Chart:Annual average performance fee rate depending on a volatility measure
It is not always apparent if the strategy, the manager follows thoroughly, just moved to higher volatility levels or if the manager shifted his style, increased leverage or added high beta positions to the portfolio. Some indication might come from historical volatility of the strategy or by comparing the characteristics of current portfolio components with historic ones. Still, it is difficult to assign an increase in the volatility of the portfolio to an activity of the manager or a passive market development. Intentionally, for the suggested concept we exclude option and short volatility strategies which can deliver good returns with low volatility over several years but essentially the manager might just be picking up pennies in front of a steamroller.
A simple Concept to include Risk
One can argue that volatility is not a perfect proxy for risk. We agree, because some volatility is required to achieve returns from risky assets and volatility without context does not tell much about the risk exposure of a portfolio. Therefore, in our model we set a band for a downside volatility measure with the lower limit at zero and the upper limit determined by the manager and/or the investor upfront. The upper limit can be a volatility level that the investor just accepts, a level the manager realistically can stay below or a historical average for the strategy. As long as realized volatility stays below that threshold, the full performance fee rate is assigned. For realized volatility that is above the upper limit, the performance fee rate decreases to zero either asymptotically or at another higher threshold. A daily rolling calculation leads to an average performance fee rate over a year. This average is applied to calculate the performance fee for one year. Even in a year with high returns, certainly above any high watermark or other benchmark, the manager might not receive the full performance fee rate when his portfolio entered territory above the upper volatility band during the year. At first glance, the manager could consider it unfair that he is penalized in years with extraordinarily high returns which are often accompanied by higher volatility. Although it is true that his payout in percentage points is lower than in the ordinary model without risk adjustment, he collects the performance fees on a higher volume and another offset comes from management fees that are also based on a higher volume. Not a bad deal for both parties.
Table: Comparing the payout in terms of percentage points on assets under management between the risk-adjusted model and the classic performance fee model with 10% participation on returns over a high watermark.

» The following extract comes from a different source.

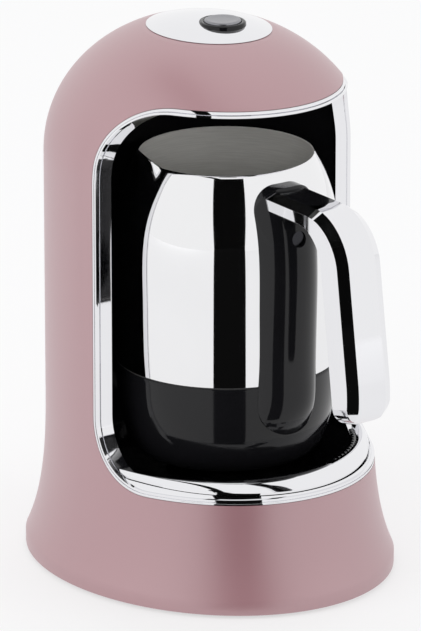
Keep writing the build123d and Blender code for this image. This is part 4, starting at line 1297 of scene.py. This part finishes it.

Applied to Multi Asset and Market Timing Strategies
The model introduced can be applied to multi asset strategies and balanced portfolio strategies where it shows its real strengths. When shifting between asset classes the model automatically adjusts. Increasing the weight of a more conservative asset class (i.e. US treasuries) should lead to lower portfolio volatility, but with also lower return expectations it becomes harder for the manager to reach the high watermark or to outperform the benchmark. The same automatic adjustment works for a market timing strategy. When decreasing market exposure or leaving the market completely (moving into cash positions), the volatility measure decreases up to a minimum of zero. The manager would be assigned the full performance fee rate but on the other hand has no chance to cross above the high watermark. Even in case the managers return is compared to a benchmark (relative returns), applying the risk-adjusted model here might be reasonable. Either the benchmark exhibits a positive return, so that the manager will not receive any performance fee or if the benchmark’s return is negative the manager will receive performance fees for his skill to time the market correctly.
The chart shows a high watermark for a hypothetical portfolio. The portfolio consists of multiple strategies on global equity markets and also has a market timing component. The maximum performance fee rate the manager can achieve is 10%. In the lower part of the chart, a volatility measure (green area) determines the average performance fee rate. For realized volatility below the upper threshold, the full rate is assigned, while for volatility above the threshold the performance fee rate decreases linearly to zero for volatility that has twice the magnitude. The effects become clear in the table. Implementing the risk-adjusted performance fee model leads to lower payouts to the manager in percentage terms in eight out of ten years. The difference in payout is 28 basis points on average.
Adjusting the performance fee rate by a risk measure penalizes a manager for increasing the risk in the portfolio and therefore gives investors a valuable tool to keep their managers in check. Volatility is not a perfect risk measure and it is not easy to distinguish the sources of increased volatility in a portfolio. However, we implemented volatility in the model because any risk metric adds value compared to the classic performance fee approach. Volatility can be replaced by any metric that serves as a proxy for risk. A good substitute for volatility is the ulcer index, which aggregates the magnitude and frequency of drawdowns into a single number and therefore indicates the pain felt by the investor.